In 1976, along with me, she developed certain signs of aging. With her, it was the usual form of skin cancer, along the lower edge of the door. Back to Peter Palmer’s, where new body panels went in, along with a second clutch at about 85,000.
It was also time for a paint job and the result was a breakdown of communication. I asked for British Racing Green, and got it, but it was meant for a Triumph, or maybe an early MG. Much too bright to be authentic, but the Sunbeam BRG had begun to darken with age and it was not as visible as it should be in a city where people who drive cars are preoccupied with affairs of state and their children’s orthodontist appointments.
With the new color, the Tiger looked a bit tarted-up, but people began to take notice (especially after I got the STOA roll bar installed for the peace of mind of the family). Or maybe it was my new tweed driving hat? Whatever.
The effect of the car- without me- was of a handsome woman of a certain age with class but no flash and the kind of lines that act as an aphrodisiac to some young men. That’s apparently what happened when I went to a news conference in downtown Washington and left the car with a parking attendant in an underground commercial garage.

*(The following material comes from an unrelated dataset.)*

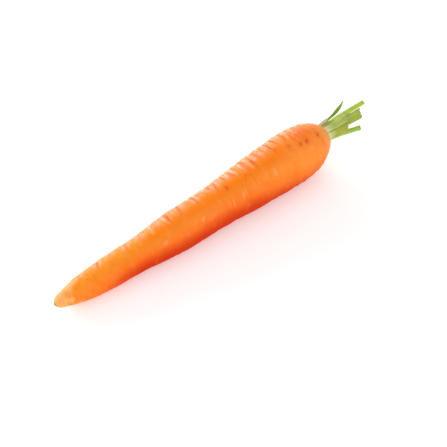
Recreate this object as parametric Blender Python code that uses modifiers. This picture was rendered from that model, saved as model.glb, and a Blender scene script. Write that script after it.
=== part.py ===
"""A fresh carrot with its leaves cut short, lying on its side: one taproot, and its leaf stalks' stubs.

Run it with blender --background --python part.py, or from Blender's text editor.
Metres, +Z up. The root lies along X, with its tip towards -X and its crown towards +X, and it rests
on z = 0. The origin is the middle of the whole object's outline, on the surface that it lies on.
"""

import math
from collections import namedtuple

import bmesh
import bpy
from mathutils import Vector

MM = 0.001
COLLECTION = "carrot"

# Driving dimensions
ROOT_LENGTH = 190 * MM
ROOT_RADIUS = 15.6 * MM
TIP_AXIS_HEIGHT = 6.4 * MM  # of the root's axis above the surface it lies on
CROWN_AXIS_HEIGHT = 16.6 * MM
SIDE_BOW = 2.2 * MM  # how far the middle of the root bows towards -Y
OVALNESS = 0.025  # the root is this share wider than round, and this share lower
BELLY_FLAT = 0.45 * MM  # how much of the belly is pressed flat against the surface
TUFT_OFFSET = Vector((0, 0.6, 0.4)) * MM  # from the root's axis to the middle of the stalks' rosette
GAP = 0.3 * MM  # between the crown and each stalk

# Fineness of the solids
ROOT_SIDES = 40
ROOT_RINGS = 36
STALK_SIDES = 16
STALK_RINGS = 7
SHARP_ANGLE = math.radians(50)

# The root's outline, from its tip (0) to its crown (1): share of ROOT_LENGTH, share of ROOT_RADIUS.
ROOT_OUTLINE = (
    (0.000, 0.05),
    (0.006, 0.15),
    (0.018, 0.235),
    (0.035, 0.305),
    (0.065, 0.393),
    (0.100, 0.474),
    (0.150, 0.538),
    (0.200, 0.572),
    (0.250, 0.590),
    (0.300, 0.620),
    (0.370, 0.705),
    (0.430, 0.752),
    (0.550, 0.790),
    (0.680, 0.885),
    (0.790, 0.960),
    (0.857, 1.000),
    (0.900, 0.968),
    (0.940, 0.870),
    (0.970, 0.722),
    (0.990, 0.550),
    (1.000, 0.430),
)

# A leaf stalk stands on the crown at a foot and runs beside the root's axis to its cut end.
# foot, end: (degrees, mm) from the rosette's middle, turning from straight up (0) towards +Y (90).
# lean: 1 for a straight stalk, more for one that bends outwards late. faces: which way its rounded
# back looks, in the same degrees. reach: mm along the axis. foot_size, end_size: (width, thickness)
# in mm. bends: how far around its section is bent at the foot and at the end, in degrees.
Stalk = namedtuple("Stalk", "name foot end lean faces reach foot_size end_size bends material")
STALKS = (
    Stalk(
        "stalk_long", (42, 4.4), (42, 4.5), 1.8, 42, 33.5,
        (4.2, 1.7), (2.9, 2.6), (55, 30), "green",
    ),
    Stalk(
        "stalk_front_short", (-17, 4.4), (-17, 5.2), 1.8, -17, 17,
        (4.1, 1.7), (5.2, 1.9), (53, 45), "green",
    ),
    Stalk(
        "stalk_front_low", (-72, 4.4), (-74, 5.7), 1.8, -72, 14.5,
        (3.8, 1.7), (4.6, 2.0), (50, 40), "green",
    ),
    Stalk(
        "stalk_low", (-125, 4.4), (-124, 7.6), 1.8, -125, 23.5,
        (3.7, 1.7), (3.4, 2.9), (48, 30), "green",
    ),
    Stalk(
        "stalk_back_lower", (182, 4.4), (188, 6.0), 1.8, 182, 14,
        (3.9, 1.7), (3.2, 2.2), (50, 35), "green",
    ),
    Stalk(
        "stalk_back_upper", (112, 4.4), (108, 6.2), 1.8, 112, 26,
        (4.8, 1.7), (3.4, 2.3), (62, 30), "green",
    ),
    Stalk(
        "stalk_broad", (145, 1.2), (160, 1.3), 1.8, 145, 29.5,
        (4.3, 1.3), (6.2, 1.7), (60, 70), "green",
    ),
    Stalk(
        "stalk_young", (-35, 1.5), (-35, 1.7), 1.8, -35, 12,
        (2.6, 1.2), (1.7, 1.2), (40, 0), "green",
    ),
    Stalk(
        "stalk_thin", (80, 6.3), (72, 11.2), 2.6, 80, 24.3,
        (1.6, 1.0), (1.2, 0.8), (15, 0), "green",
    ),
    Stalk(
        "dry_leaf_base", (30, 6.1), (34, 6.9), 1.8, 30, 6,
        (4.4, 0.6), (2.6, 0.5), (40, 20), "dry",
    ),
)
SECTION_POWER = 0.8  # of a stalk's section: 1 is an ellipse, and less is squarer


def clear_scene():
    for obj in list(bpy.data.objects):
        bpy.data.objects.remove(obj, do_unlink=True)


def new_collection():
    collection = bpy.data.collections.new(COLLECTION)
    bpy.context.scene.collection.children.link(collection)
    return collection


def principled(name, colour, roughness):
    material = bpy.data.materials.new(name)
    material.use_nodes = True
    shader = material.node_tree.nodes["Principled BSDF"]
    shader.inputs["Base Color"].default_value = (*colour, 1.0)
    shader.inputs["Roughness"].default_value = roughness
    shader.inputs["Metallic"].default_value = 0.0
    return material


def make_materials():
    return {
        "skin": principled("root_skin", (0.93, 0.29, 0.045), 0.42),
        "green": principled("leaf_stalk_green", (0.36, 0.50, 0.08), 0.5),
        "dry": principled("dry_leaf_base_brown", (0.40, 0.27, 0.10), 0.8),
    }


def finish(name, mesh, material, collection):
    """Makes one named object of a mesh, smooth shaded up to its sharp edges."""
    mesh.materials.clear()
    mesh.materials.append(material)
    mesh.shade_smooth()
    mesh.set_sharp_from_angle(angle=SHARP_ANGLE)
    obj = bpy.data.objects.new(name, mesh)
    collection.objects.link(obj)
    return obj


def root_radius(share):
    """The root's radius at a share of its length, on a smooth curve through ROOT_OUTLINE."""
    last = len(ROOT_OUTLINE) - 1
    i = 0
    while i < last - 1 and share > ROOT_OUTLINE[i + 1][0]:
        i += 1
    slopes = []
    for j in (i, i + 1):
        x_before, r_before = ROOT_OUTLINE[max(j - 1, 0)]
        x_after, r_after = ROOT_OUTLINE[min(j + 1, last)]
        slopes.append((r_after - r_before) / (x_after - x_before))
    x0, r0 = ROOT_OUTLINE[i]
    x1, r1 = ROOT_OUTLINE[i + 1]
    step = x1 - x0
    t = (share - x0) / step
    start = (2 * t**3 - 3 * t**2 + 1) * r0 + (t**3 - 2 * t**2 + t) * step * slopes[0]
    end = (3 * t**2 - 2 * t**3) * r1 + (t**3 - t**2) * step * slopes[1]
    return ROOT_RADIUS * (start + end)


def root_axis(share):
    """A point of the root's axis: it rises to the crown, bows to one side, and lets the belly rest."""
    side = -SIDE_BOW * math.sin(math.pi * share)
    straight = TIP_AXIS_HEIGHT + (CROWN_AXIS_HEIGHT - TIP_AXIS_HEIGHT) * share
    resting = root_radius(share) * (1 - OVALNESS) - BELLY_FLAT
    return Vector((ROOT_LENGTH * share, side, max(straight, resting)))


def root_profile():
    """Half of the root's outline as (radius, height) pairs, down the outside from crown to tip."""
    points = [(0.0, ROOT_LENGTH)]
    for i in range(ROOT_RINGS, -1, -1):
        share = 0.5 - 0.5 * math.cos(math.pi * i / ROOT_RINGS)
        points.append((root_radius(share), ROOT_LENGTH * share))
    points.append((0.0, 0.0))
    return points


def turned(name, profile, sides):
    """The mesh of a profile of (radius, height) pairs turned about Z."""
    outline = bpy.data.meshes.new(name + "_outline")
    edges = [(i, i + 1) for i in range(len(profile) - 1)]
    outline.from_pydata([(radius, 0.0, height) for radius, height in profile], edges, [])
    lathe = bpy.data.objects.new(name + "_lathe", outline)
    bpy.context.scene.collection.objects.link(lathe)
    screw = lathe.modifiers.new("turn", "SCREW")
    screw.axis = "Z"
    screw.steps = sides
    screw.render_steps = sides
    screw.use_merge_vertices = True
    screw.merge_threshold = 0.01 * MM
    graph = bpy.context.evaluated_depsgraph_get()
    made = bpy.data.meshes.new_from_object(lathe.evaluated_get(graph))
    made.name = name
    bpy.data.objects.remove(lathe, do_unlink=True)
    return made


def lay_down(mesh):
    """Lays a root that was turned about Z along its axis, oval, with one facet down on the surface."""
    half_facet = math.pi / ROOT_SIDES
    for vertex in mesh.vertices:
        angle = math.atan2(vertex.co.y, vertex.co.x) + half_facet
        radius = math.hypot(vertex.co.x, vertex.co.y)
        point = root_axis(vertex.co.z / ROOT_LENGTH)
        point.y += radius * (1 + OVALNESS) * math.sin(angle)
        point.z -= radius * (1 - OVALNESS) * math.cos(angle)
        point.z = max(point.z, 0.0)
        vertex.co = point


def add_root(collection, material):
    mesh = turned("root", root_profile(), ROOT_SIDES)
    lay_down(mesh)
    return finish("root", mesh, material, collection)


def outward(degrees):
    """The direction across the axis at some degrees from straight up, turning towards +Y."""
    angle = math.radians(degrees)
    return Vector((0.0, math.sin(angle), math.cos(angle)))


def mix(a, b, share):
    return a + (b - a) * share


def superellipse(wave):
    return math.copysign(abs(wave) ** SECTION_POWER, wave)


def stalk_section(width, thickness, bend):
    """A stalk's outline across as (sideways, outwards) pairs: a rounded bar, bent into a channel."""
    outline = []
    radius = width / bend if bend else 0.0
    for i in range(STALK_SIDES):
        angle = 2 * math.pi * i / STALK_SIDES
        sideways = 0.5 * width * superellipse(math.sin(angle))
        outwards = 0.5 * thickness * superellipse(math.cos(angle))
        if bend:
            turn = sideways / radius
            sideways = (radius + outwards) * math.sin(turn)
            outwards = (radius + outwards) * math.cos(turn) - radius
        outline.append((sideways, outwards))
    return outline


def stalk_point(stalk, share):
    """A point of a stalk's middle line, at a share of its reach."""
    middle = root_axis(1.0) + TUFT_OFFSET
    middle.x += GAP + stalk.reach * MM * share
    lean = share**stalk.lean
    degrees = mix(stalk.foot[0], stalk.end[0], lean)
    out = mix(stalk.foot[1], stalk.end[1], lean) * MM
    return middle + outward(degrees) * out


def stalk_ring(stalk, share):
    """The points of a stalk's section at a share of its reach, square to its middle line."""
    ease = share * share * (3 - 2 * share)
    width = mix(stalk.foot_size[0], stalk.end_size[0], ease) * MM
    thickness = mix(stalk.foot_size[1], stalk.end_size[1], ease) * MM
    bend = math.radians(mix(stalk.bends[0], stalk.bends[1], ease))
    centre = stalk_point(stalk, share)
    ahead = (stalk_point(stalk, share + 0.01) - stalk_point(stalk, max(share - 0.01, 0.0))).normalized()
    if share == 0:
        ahead = Vector((1, 0, 0))
    across = ahead.cross(outward(stalk.faces)).normalized()
    back = across.cross(ahead)
    section = stalk_section(width, thickness, bend)
    return [centre + across * sideways + back * outwards for sideways, outwards in section]


def add_stalk(stalk, collection, material):
    """A closed loft from the channelled foot on the crown to the rounder cut end."""
    loft = bmesh.new()
    rings = []
    for i in range(STALK_RINGS + 1):
        ring = stalk_ring(stalk, i / STALK_RINGS)
        rings.append([loft.verts.new(point) for point in ring])
    for low, high in zip(rings, rings[1:]):
        for j in range(STALK_SIDES):
            k = (j + 1) % STALK_SIDES
            loft.faces.new((low[j], low[k], high[k], high[j]))
    loft.faces.new(rings[0])
    loft.faces.new(rings[-1])
    bmesh.ops.recalc_face_normals(loft, faces=loft.faces)
    mesh = bpy.data.meshes.new(stalk.name)
    loft.to_mesh(mesh)
    loft.free()
    return finish(stalk.name, mesh, material, collection)


def centre_on_surface(parts):
    """Puts the middle of the whole outline over the origin. The belly is at z = 0 already."""
    points = [vertex.co for part in parts for vertex in part.data.vertices]
    xs = [point.x for point in points]
    ys = [point.y for point in points]
    for part in parts:
        part.location = (-(min(xs) + max(xs)) / 2, -(min(ys) + max(ys)) / 2, 0.0)


def main():
    clear_scene()
    collection = new_collection()
    materials = make_materials()
    parts = [add_root(collection, materials["skin"])]
    for stalk in STALKS:
        parts.append(add_stalk(stalk, collection, materials[stalk.material]))
    centre_on_surface(parts)


main()
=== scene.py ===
"""The looks of a fresh carrot with short-cut leaf stalks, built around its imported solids."""

import math
from collections import namedtuple

import bpy
import numpy as np
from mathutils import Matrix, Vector, noise


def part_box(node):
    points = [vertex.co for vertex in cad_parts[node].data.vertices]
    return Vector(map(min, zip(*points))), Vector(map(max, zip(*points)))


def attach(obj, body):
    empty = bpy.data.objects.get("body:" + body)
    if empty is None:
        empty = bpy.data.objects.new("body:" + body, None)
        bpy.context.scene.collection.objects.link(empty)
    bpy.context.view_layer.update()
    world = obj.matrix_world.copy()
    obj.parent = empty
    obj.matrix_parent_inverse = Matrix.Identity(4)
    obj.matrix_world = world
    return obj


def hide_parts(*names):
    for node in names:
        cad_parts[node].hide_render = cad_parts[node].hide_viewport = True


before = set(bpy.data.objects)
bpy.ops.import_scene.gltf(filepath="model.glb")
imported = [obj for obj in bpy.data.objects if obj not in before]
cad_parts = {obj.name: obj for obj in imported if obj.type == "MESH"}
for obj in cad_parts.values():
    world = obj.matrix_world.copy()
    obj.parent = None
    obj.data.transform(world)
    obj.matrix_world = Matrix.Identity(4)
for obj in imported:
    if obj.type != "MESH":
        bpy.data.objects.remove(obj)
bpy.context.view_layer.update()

MM = 0.001
SEED = 11

# The camera: its place around the carrot, its lens, and how wide a strip of the floor it sees.
CAMERA_AZIMUTH = -38.1
CAMERA_ELEVATION = 49.0
CAMERA_LENS = 128.0
CAMERA_SENSOR = 36.0
VIEW_WIDTH = 250.4 * MM
ROOT_RIGHT = -16.0 * MM  # where the middle of the root stands in the view, right of the view's centre
ROOT_UP = 5.6 * MM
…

It was a glorious spring day, the top was down and the new Holley carb was set just right. For the first 100 yards of his ride, it must have been pure joy. The last ten feet must have been pure terror. He lost her on the second turn of the down ramp. He was uninjured, but the right front end was wiped out. The rack and pinion was unharmed, so she could be saved. The parking garage, which was self insured, first offered me a derisory scrap price and then an appraiser went to look at the car. He agreed that it was a classic and said the company would pay to have it restored to its precrash condition. With the rental car that was provided during the repair, the bill was almost exactly $3,000, which had been the original sale price in 1966.
She was close to intact, and with some retouch work on the front end parts by Bob Rhodes, the Tiger not only went back to commuting, but she ran her first competition at about 97,000. Inspired, perhaps by the Tiger, my wife and I also began to run. She (the Tiger, not my wife) did the autocross at York, Pa. last year and then dragged at the Show and Go meet in Maryland in 1979. We did not win FTD in either event. We did not even come close. But who would have thought, back there in California in 1966, that both of us would still be running strong 14 years and more than 90,000 miles later?